→ **Task to complete**
Below is a block of data; give all of it again word for word.

→ **Data provided**
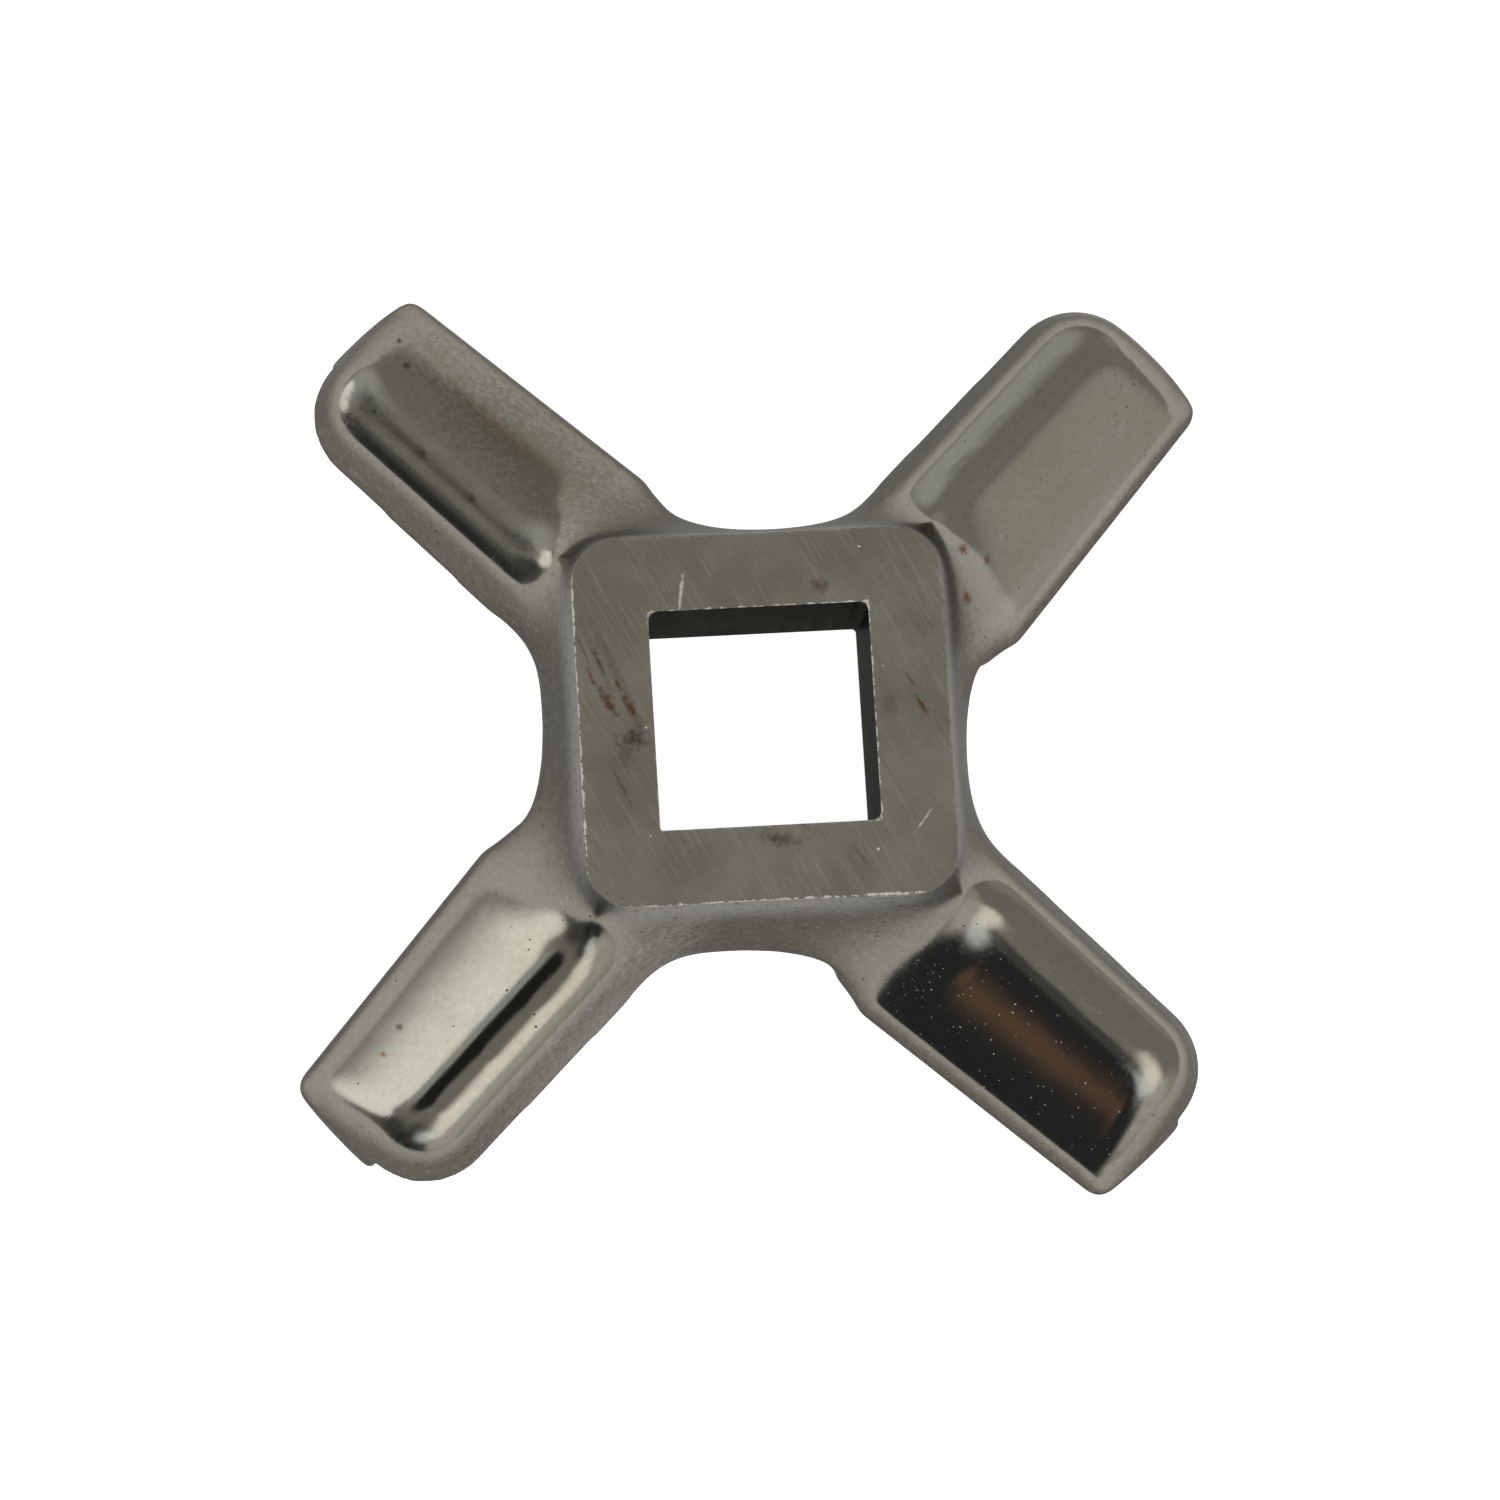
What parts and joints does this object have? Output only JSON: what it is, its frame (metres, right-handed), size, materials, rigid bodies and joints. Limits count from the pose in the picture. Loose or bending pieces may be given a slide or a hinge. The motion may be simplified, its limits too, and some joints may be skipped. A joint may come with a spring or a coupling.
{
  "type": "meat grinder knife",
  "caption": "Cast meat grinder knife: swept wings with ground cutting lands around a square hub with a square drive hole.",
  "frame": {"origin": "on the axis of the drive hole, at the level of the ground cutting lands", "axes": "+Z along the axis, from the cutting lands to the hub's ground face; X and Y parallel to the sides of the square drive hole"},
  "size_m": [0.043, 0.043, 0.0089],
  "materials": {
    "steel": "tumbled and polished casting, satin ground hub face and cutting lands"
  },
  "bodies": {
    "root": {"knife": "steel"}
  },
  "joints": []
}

→ **Result**
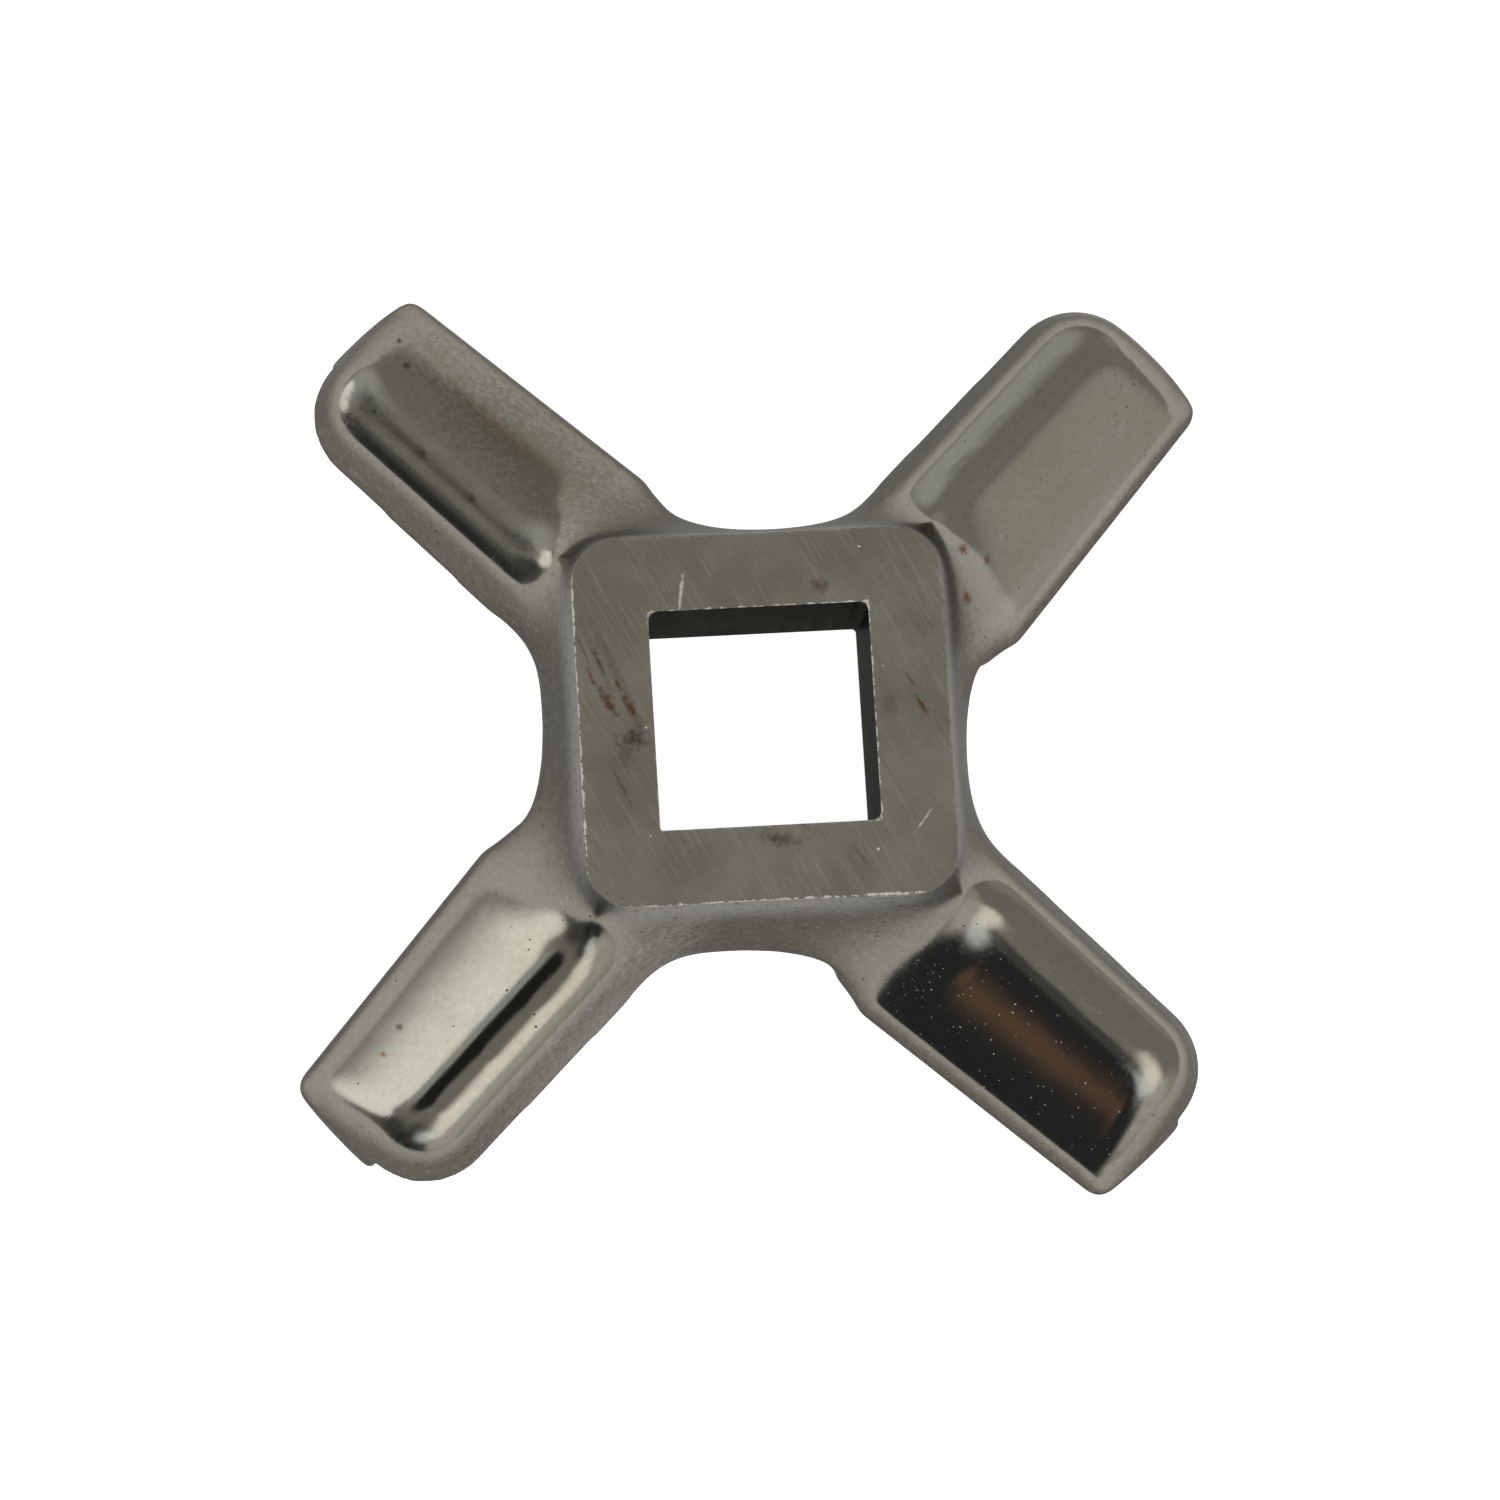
What parts and joints does this object have? Output only JSON: what it is, its frame (metres, right-handed), size, materials, rigid bodies and joints. Limits count from the pose in the picture. Loose or bending pieces may be given a slide or a hinge. The motion may be simplified, its limits too, and some joints may be skipped. A joint may come with a spring or a coupling.
{
  "type": "meat grinder knife",
  "caption": "Cast meat grinder knife: swept wings with ground cutting lands around a square hub with a square drive hole.",
  "frame": {"origin": "on the axis of the drive hole, at the level of the ground cutting lands", "axes": "+Z along the axis, from the cutting lands to the hub's ground face; X and Y parallel to the sides of the square drive hole"},
  "size_m": [0.043, 0.043, 0.0089],
  "materials": {
    "steel": "tumbled and polished casting, satin ground hub face and cutting lands"
  },
  "bodies": {
    "root": {"knife": "steel"}
  },
  "joints": []
}